Tout de suite Thibault Henneton qui s’est plongé cette semaine dans son ordinateur pour répondre à la question « Tout réseau est-il conscient ? »
passage musical
Xavier de la Porte : Vous écoutez France Culture et Place de la Toile, le magazine des cultures numériques où nous parlons aujourd’hui du logiciel libre avec Sébastien Broca qui est auteur de « Utopie du logiciel libre - Du Bricolage informatique à la réinvention sociale », un ouvrage qui vient de paraître aux Éditions du Passager clandestin. Nous avons fait, au pas de course, une histoire du logiciel libre. Venons-en à une sorte de thématisation de l’aspect plus politique de cette histoire, où on reviendra forcément sur des éléments de l’histoire.
Rassemblant quelques pistes que vous avez déjà ébauchées tout à l’heure et peut-être commençons, parce que c’est d’ailleurs la thématique par laquelle vous commencez, mais quelque chose qui est très immédiat, qui est la question du travail. Est-ce que ce qui a fait et ce qui fait encore la force de ce mouvement du logiciel libre, ce n’est pas simplement une manière, pour commencer, de travailler différemment, d’investir le travail différemment et tout simplement dans la question de la collaboration, Sébastien Broca ?
- Sébastien Broca
- : Oui. Ce qui caractérise les projets de développement libres, en général, après il y a quand même plusieurs modèles, c’est que la plupart des contributeurs sont très libres, très autonomes dans la manière dont ils gèrent leur travail. On n’a pas des hiérarchies managériales rigides comme on peut trouver encore dans les entreprises. Cette question du travail est très importante. Elle a été théorisée notamment par le philosophe finlandais Pekka Himanen, dont vous avez dû parler ici.
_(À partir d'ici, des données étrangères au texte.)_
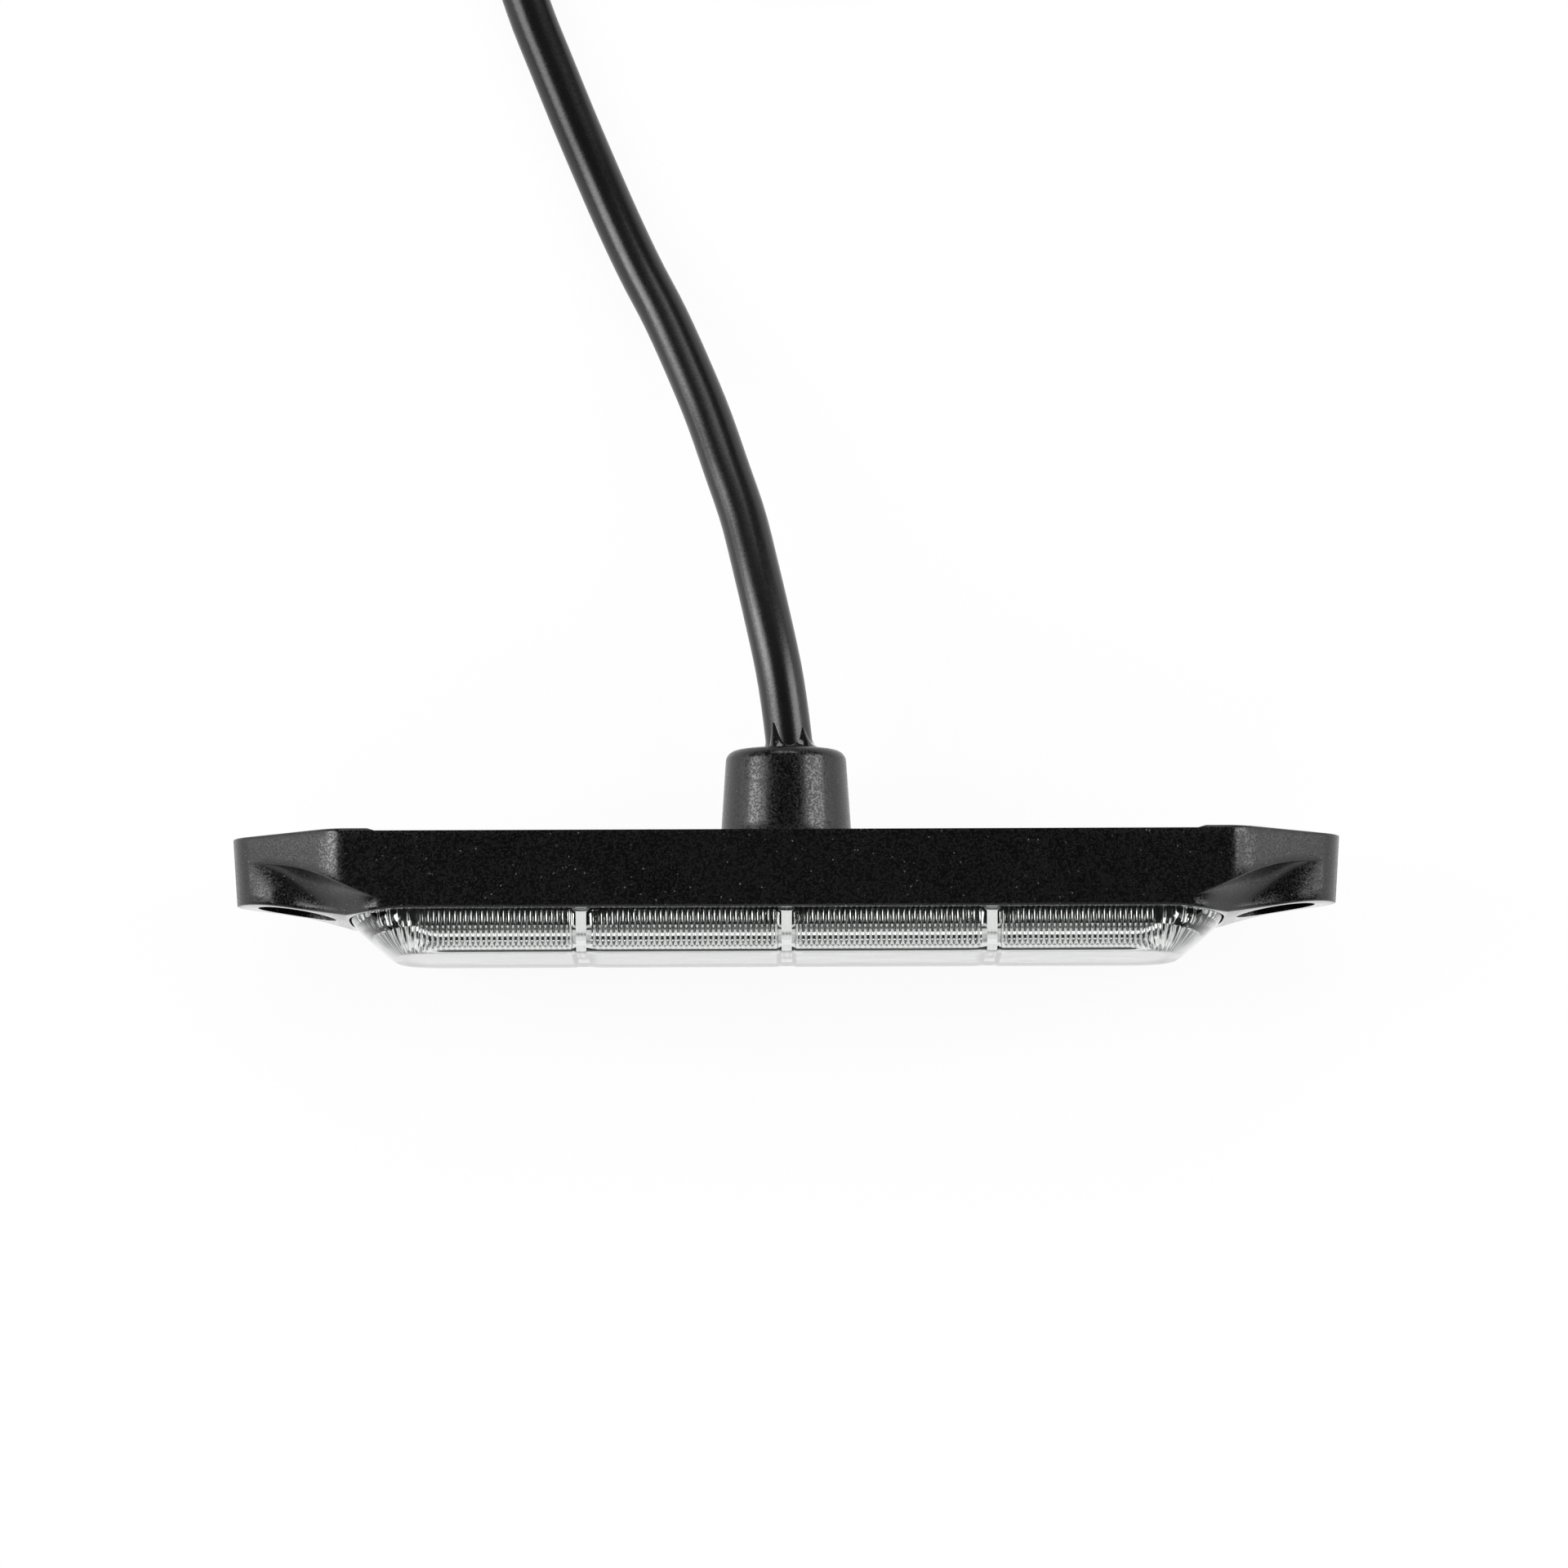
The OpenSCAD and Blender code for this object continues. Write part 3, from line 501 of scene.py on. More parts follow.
def smoothLine(points, step):
    # A smooth line through the points, spaced evenly, and its length
    points = [Vector(p) for p in points]
    ends = [2 * points[0] - points[1]] + points + [2 * points[-1] - points[-2]]
    fine = [spline(*four, i / 8) for four in zip(ends, ends[1:], ends[2:], ends[3:]) for i in range(8)]
    fine.append(points[-1])
    lengths = [0.0]
    for a, b in zip(fine, fine[1:]):
        lengths.append(lengths[-1] + (b - a).length)
    steps = evenSteps(lengths, max(2, round(lengths[-1] / step)))
    return [fine[i].lerp(fine[i + 1], t) for i, t in steps], lengths[-1]


def setInputs(modifier, **values):
    for item in modifier.node_group.interface.items_tree:
        if item.item_type == "SOCKET" and item.in_out == "INPUT" and item.name in values:
            modifier[item.identifier] = values[item.name]


tubeInputs = {
    "Path": ("Geometry", None), "Radius": ("Float", 0.001), "Sides": ("Int", 16),
    "Material": ("Material", None),
}
tubeTree, tubeIn, tubeOut = newTree("roundTube", "Geometry", tubeInputs, {"Result": "Geometry"})
line = put(tubeTree, "GeometryNodeMeshToCurve", {"Mesh": tubeIn["Path"]})
ring = put(tubeTree, "GeometryNodeCurvePrimitiveCircle", {"Resolution": tubeIn["Sides"], "Radius": 1.0})
where = put(tubeTree, "GeometryNodeInputPosition")
named = put(
    tubeTree, "GeometryNodeStoreNamedAttribute",
    {"Geometry": ring.outputs["Curve"], "Name": "cross", "Value": where.outputs[0]},
    data_type="FLOAT_VECTOR", domain="POINT",
)
sized = put(tubeTree, "GeometryNodeTransform", {"Geometry": named.outputs["Geometry"]})
scaleBy = put(tubeTree, "ShaderNodeCombineXYZ", {0: tubeIn["Radius"], 1: tubeIn["Radius"], 2: 1.0})
tubeTree.links.new(scaleBy.outputs[0], sized.inputs["Scale"])
swept = put(
    tubeTree, "GeometryNodeCurveToMesh",
    {"Curve": line.outputs["Curve"], "Profile Curve": sized.outputs["Geometry"], "Fill Caps": True},
)
real = put(tubeTree, "GeometryNodeRealizeInstances", {"Geometry": swept.outputs["Mesh"]})
coating = {"Geometry": real.outputs[0], "Material": tubeIn["Material"]}
coated = put(tubeTree, "GeometryNodeSetMaterial", coating)
tubeTree.links.new(coated.outputs[0], tubeOut["Result"])


def tubeAlong(name, points, radius, sides, coat):
    path = bpy.data.meshes.new(name + "Path")
    path.from_pydata([p * mm for p in points], [(i, i + 1) for i in range(len(points) - 1)], [])
    piece = addPiece(name + "Path", path)
    modifier = piece.modifiers.new("tube", "NODES")
    modifier.node_group = tubeTree
    setInputs(modifier, Radius=radius * mm, Sides=sides, Material=coat)
    return addPiece(name, evaluatedMesh(piece, name), sharp=lampSize["smoothAngle"])


cablePoints, cableTotal = smoothLine(leadRoute + coilPoints() + tailRoute, cableSize["step"])
print("cable length", round(cableTotal), "mm")
cableRadius, coreRadius = cableSize["diameter"] / 2, cableSize["coreDiameter"] / 2
cable = tubeAlong(
    "cableJacket", cablePoints, cableRadius, cableSize["sides"], material["cableJacket"]
)
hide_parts("cable_lead", "cable_coil", "cable_tail")
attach(cable, "root")

# Each stripped core leaves the jacket in its own place and settles on the table
tailCoreSize = {
    "start": [(0, 1.35), (-1.28, 0.42), (-0.79, -1.09), (0.79, -1.09), (1.28, 0.42)],
    "spread": [0, 14, -16, 27, -30], "length": 26, "inside": 1.5, "settle": 1.6, "steps": 16, "sides": 16,
}
strandSize = {
    "count": 7, "length": 6, "radius": 0.125, "reach": 0.24, "turns": 0.9, "droop": 0.2, "steps": 14,
    "sides": 6,
}
upright = Vector((0, 0, 1))
tailEnd = Vector(tailRoute[-1])
tailHeading = (tailEnd - Vector(tailRoute[-2])).normalized()
tailSide = tailHeading.cross(upright).normalized()
tipWays, tailCores = [], []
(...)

Il dit quelque chose de très simple, qui est intéressant, qui permet de bien comprendre les choses, il dit que pour les développeurs de logiciel libre, leur rapport au travail est un rapport qui est fondé vraiment sur la passion, sur l’intérêt personnel pour la tâche qu’ils accomplissent et pas du tout, comme dans l’éthique protestante théorisée par Max Weber, sur le devoir moral et sur l’intérêt financier. Vraiment ce qui compte pour les hackers, pour les développeurs, c’est que le travail qu’ils font a pour eux un intérêt intrinsèque et qu’ils prennent du plaisir à programmer.
- Xavier de la Porte
- : Tout ça s’inscrit aussi dans une vielle histoire, enfin quand je dis vielle, ce n’est pas vieille, c’est une histoire récente de la critique du travail, celle qu’on connaît dans les années soixante, soixante-dix, aux États-Unis notamment mais dans l’ensemble des gauches occidentales.
- Sébastien Broca
- : Oui c’est ça. Après ce que j’essaie de montrer un peu dans le livre, c’est que finalement toutes ces thématiques autour de l’éthique hacker et de cette volonté de promouvoir une autonomie dans le travail, finalement c’est un discours qui est très proche de ce qu’on avait en 68, en France notamment, toutes ces revendications de mettre à bas les hiérarchies, justement d’être plus libres, et puis tout ce qui donnera aussi ensuite tout le mouvement pour l’autogestion, toutes ces choses-là. Et finalement les informaticiens ont retrouvé ça quelque part par un autre biais et finalement ils défendent des choses assez similaires sur le travail comme devant permettre la réalisation de soi, devant permettre de développer toutes ses dispositions créatrices et donc cette revendication vraiment de liberté dans la manière dont on accomplit ce travail. Ce qui est intéressant aussi, c’est vrai que l’histoire évidemment est toujours compliquée, c’est que toutes ces thématiques-là elles ont bien entendu aussi été récupérées par tout le discours de management, notamment tout ce qu’on a appelé le nouveau management, et c’est vrai que le management aujourd’hui n’est plus le management tel qu’il se présentait en 1968, et ce discours du nouveau management, lui-même finalement, a repris ces thématiques-là en disant qu’il fallait sortir de ces hiérarchies rigides, de ces bureaucraties et laisser aux salariés plus de libertés pour justement leur permettre d’exprimer leurs dispositions créatrices, leur créativité, parce que à mesure que le travail devient de plus en plus un travail intellectuel, un travail créatif, c’est ça qui devient aussi important pour les entreprises.
- Xavier de la Porte
- : Oui l’archétype de ça, Sébastien Broca, vous l’évoquez dans votre livre ce sont les vingt pour cent de temps que Google accorde à ses salariés pour des projets personnels et créatifs, qui est en fait quelque chose qui est très compliqué parce que ça n’est pas ou ça n’était pas accordé à l’ensemble du personnel mais simplement à ceux dont on considérait qu’ils pouvaient être les plus créatifs. Par ailleurs toutes les études un peu sérieuses qui ont pu être menées, mais qui étaient un peu compliquées à mener parce que Google n’est pas forcément ouvert à la venue de sociologues et d’ethnologues dans ses bureaux, ont montré qu’ils s’accompagnaient d’une très forte pression exercée sur des salariés parce que c’est aussi le moment, donc ces vingt pour cent, on est censé montrer qu’on est créatif, que c’était beaucoup plus compliqué que ça. Mais ça donne quand même des choses !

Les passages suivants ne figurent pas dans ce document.